Generalised Linear Mixed-Effects Models (GLMMs) in R
This is a self-study course. All theory presentations and exercises are provided as on-demand videos, allowing participants to learn at their own pace and access the material whenever it is convenient.
Course overview
Generalised linear mixed-effects models (GLMMs) are among the most widely used statistical tools in ecology, environmental science, fisheries, biology, agriculture and the health sciences. They allow researchers to analyse hierarchical, clustered and repeated-measures data while accounting for dependence among observations. Examples include multiple observations from the same animal, repeated measurements at the same site, patients within hospitals, samples from the same vessel, nests within colonies, plots within fields, or transects within regions.
This course provides a practical introduction to linear mixed-effects models (LMMs) and GLMMs using R. The emphasis is on understanding model structure, selecting appropriate random effects, model validation, and interpretation of fitted values.
The course contains more than twenty worked examples covering a wide range of ecological and environmental applications. Throughout the course we use real data sets and focus on practical implementation using R.
Software
The course primarily uses the R packages glmmTMB, DHARMa and ggplot2, together with a range of supporting packages for data manipulation, visualisation and model interpretation. All analyses are conducted in R.
Required background knowledge
- Participants should be familiar with:
- Basic R programming
- Data exploration and visualisation
- Multiple linear regression & GLM
If you are not comfortable with these topics, we recommend first completing our "Data exploration, regression, GLM and GAM" course. To help participants refresh their knowledge, the course includes preparation exercises covering multiple linear regression, Poisson GLMs, negative binomial GLMs and an introduction to DHARMa.
Course structure
Preparation
The preparation section contains revision material for participants who would like to refresh their knowledge before starting the mixed-model material.
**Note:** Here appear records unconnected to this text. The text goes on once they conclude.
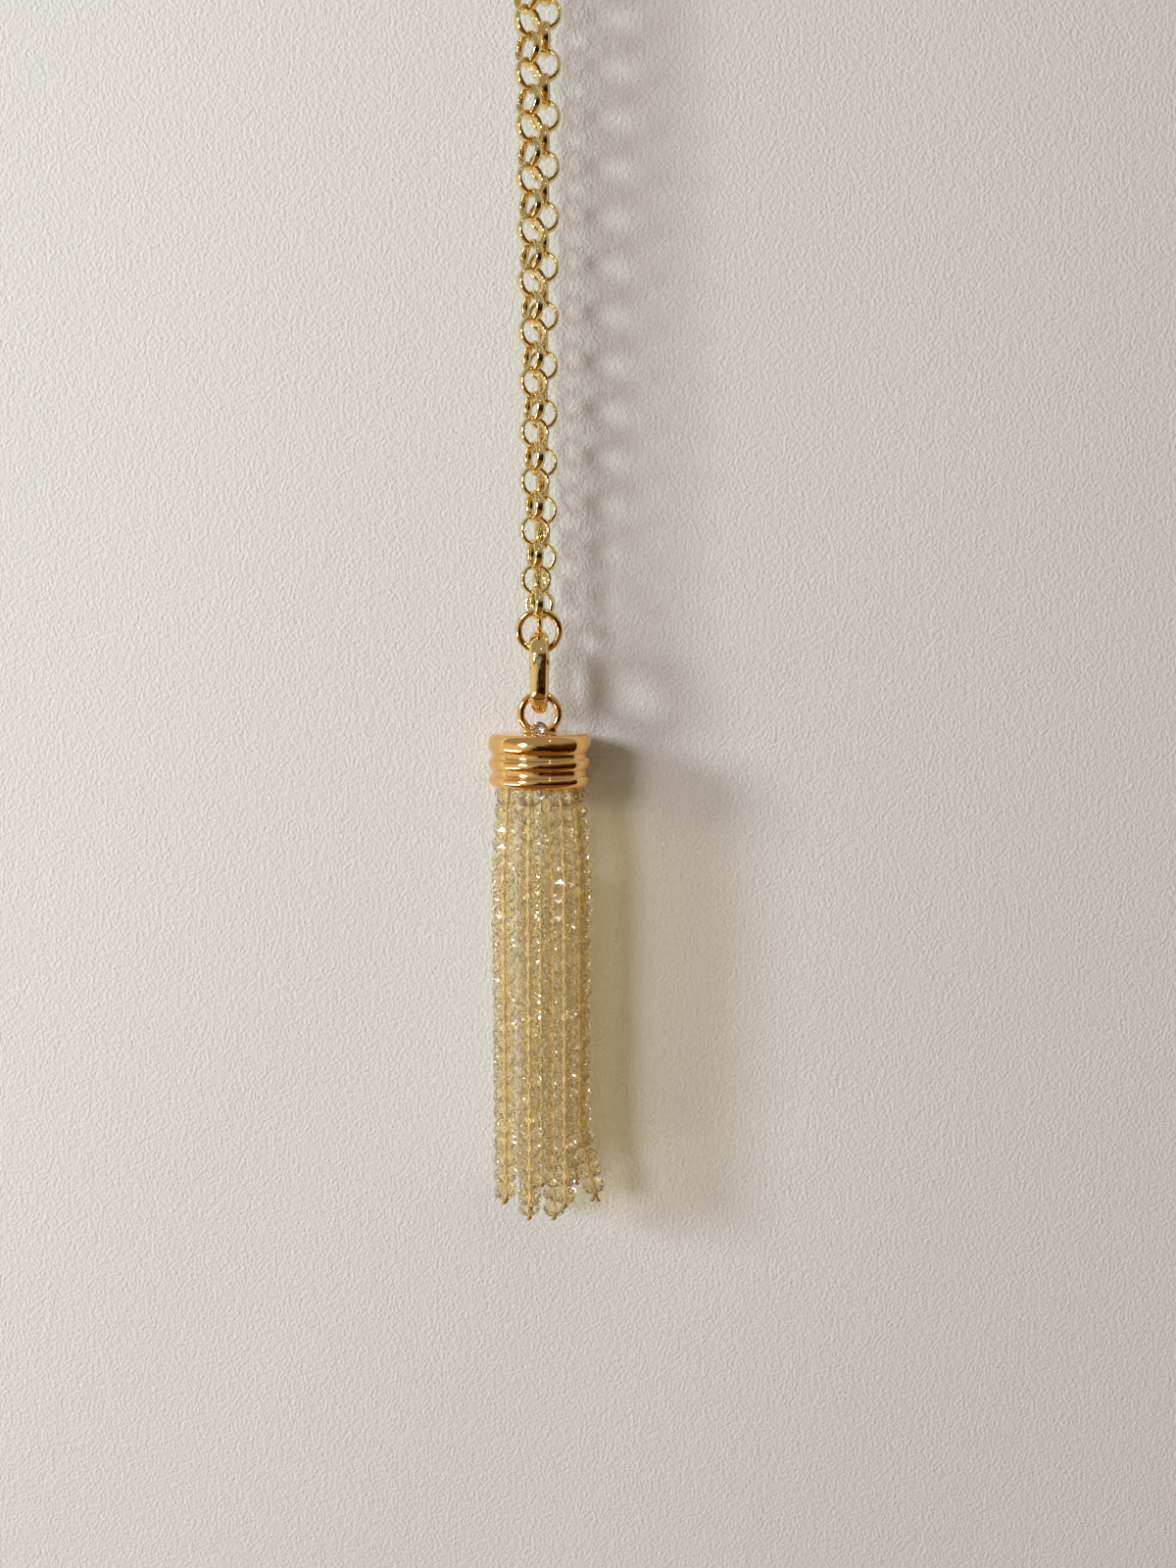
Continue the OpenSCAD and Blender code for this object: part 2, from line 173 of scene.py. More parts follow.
def linear(hex_colour):
    """An sRGB hex colour as linear RGBA."""
    out = []
    for i in (1, 3, 5):
        c = int(hex_colour[i:i + 2], 16) / 255
        out.append(c / 12.92 if c <= 0.04045 else ((c + 0.055) / 1.055) ** 2.4)
    return (*out, 1.0)


def add(tree, kind, inputs=None, **settings):
    """Adds a node with its settings; inputs maps a socket to a value or to another socket."""
    node = tree.nodes.new(kind)
    for name, value in settings.items():
        setattr(node, name, value)
    for key, value in (inputs or {}).items():
        if isinstance(value, bpy.types.NodeSocket):
            tree.links.new(value, node.inputs[key])
        else:
            node.inputs[key].default_value = value
    return node


# Camera

# The photograph's view, in millimetres and degrees: a wide lens close by, tipped downwards
CAMERA_LENS = 27.07
CAMERA_SENSOR = 36
CAMERA_AT = (7, -171, -349.107)
CAMERA_TIP = 5.9

camera_data = bpy.data.cameras.new("camera")
camera_data.lens = CAMERA_LENS
camera_data.sensor_width = CAMERA_SENSOR
camera_data.clip_start = 0.005
camera_data.clip_end = 50
camera = bpy.data.objects.new("camera", camera_data)
camera.location = [x * MM for x in CAMERA_AT]
camera.rotation_euler = (math.radians(90 - CAMERA_TIP), 0, 0)
bpy.context.scene.collection.objects.link(camera)
bpy.context.scene.camera = camera


# Materials

# Sockets of a colour Mix node
MIX_SHARE = 0
MIX_LOW = 6
MIX_HIGH = 7
MIX_RESULT = 2


def new_material(name):
    """A material with its tree, its Principled shader and the object's own coordinates."""
    material = bpy.data.materials.new(name)
    material.use_nodes = True
    tree = material.node_tree
    shader = tree.nodes["Principled BSDF"]
    place = add(tree, "ShaderNodeTexCoord").outputs["Object"]
    return material, tree, shader, place


def polished_plate(name, colour, tint, roughness, wave_mm, wave_height_mm):
    """Gold plate over brass, buffed: a clear mirror whose soft waves break up what it shows."""
    material, tree, shader, place = new_material(name)
    shader.inputs["Metallic"].default_value = 1.0
    patches = add(tree, "ShaderNodeTexNoise", {
        "Vector": place, "Scale": 1 / (2.2 * wave_mm * MM), "Detail": 3.0})
    mixed = add(tree, "ShaderNodeMix", {
        MIX_SHARE: patches.outputs["Fac"], MIX_LOW: linear(colour), MIX_HIGH: linear(tint)},
        data_type="RGBA")
    tree.links.new(mixed.outputs[MIX_RESULT], shader.inputs["Base Color"])
    rough = add(tree, "ShaderNodeMapRange", {
        "Value": patches.outputs["Fac"], "From Min": 0.3, "From Max": 0.7,
        "To Min": roughness * 0.7, "To Max": roughness * 1.4})
    tree.links.new(rough.outputs["Result"], shader.inputs["Roughness"])
    waves = add(tree, "ShaderNodeTexNoise", {
        "Vector": place, "Scale": 1 / (wave_mm * MM), "Detail": 1.0})
    bump = add(tree, "ShaderNodeBump", {
        "Height": waves.outputs["Fac"], "Strength": 1.0, "Distance": wave_height_mm * MM})
    tree.links.new(bump.outputs["Normal"], shader.inputs["Normal"])
    return material


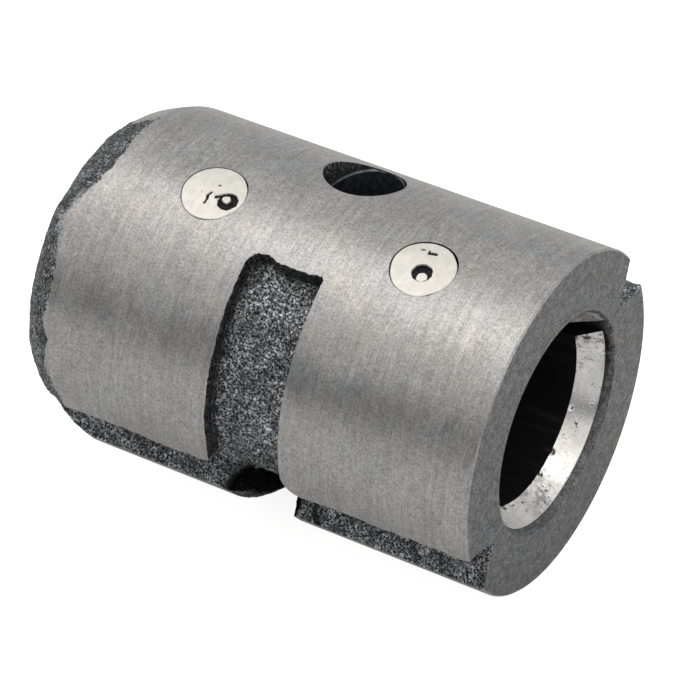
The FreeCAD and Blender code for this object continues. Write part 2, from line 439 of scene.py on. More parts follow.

- Revision of multiple linear regression using the Sunfish data
- Introduction to DHARMa
- Poisson GLM applied to Queen conch data
- Negative binomial GLM applied to Queen conch data
Module 1: Introduction to Linear Mixed-Effects Models
- Introduction to matrix notation
- Theory of linear mixed-effects models
- Lilies and beavers: random intercept models
- Bears and ants: linear mixed-effects models
- Painted turtles: repeated measurements
- Orangutan sleep data: mixed-effects models in behavioural ecology
Module 2: Nested, Crossed and Random Slope Models
- Avian malaria: two-way nested random effects
- Baboon grooming behaviour: nested and crossed random effects
- Theory of random intercept and slope models
- Random intercepts and slopes using lilies and beavers
- Heat tolerance in solitary bees
Module 3: Count Data GLMMs
- Hollow oak beetles: Poisson GLMM
- Freshwater plant species richness: Poisson and Generalised Poisson GLMMs
- Brazilian flathead fisheries data: Poisson and negative binomial GLMMs
- Squirrel responses to predator cues: behavioural ecology applications
Module 4: Advanced Count and Binary GLMMs
- UK pollinator data: Poisson GLMM with nested random effects
- Swiss seeds: nested and crossed random effects
- Trout survival: Bernoulli GLMM
- Salmon pathogen eDNA: Bernoulli GLMM with random intercepts and slope
Module 5: Proportional, Continuous and Tweedie GLMMs
- Painted turtles: Binomial GLMM with repeated measurements
- Coral growth and herbivory: Beta GLMM with repeated measurements
- Caribou feeding behaviour: Ordered Beta GLMM
- Warbler movement data: Gamma GLMM with multiple random effects
- Sea trout and salmon lice: Tweedie GLMM
- Pollinator gardens: Tweedie GLMM with hierarchical random effects
What will you learn?
By the end of the course you will be able to:
- Understand the difference between fixed and random effects
- Specify nested and crossed random-effects structures
- Fit LMMs and GLMMs in R
- Analyse count, binary, proportional and continuous responses
- Interpret random intercepts and random slopes
- Validate models using DHARMa
- Construct and interpret fitted values
- Compare alternative random-effects structures
- Deal with repeated-measures and hierarchical data
- Select appropriate distributions for ecological data
- Construct and interpret conditional and marginal fitted values
The course focuses on practical modelling skills that can be applied immediately to your own data.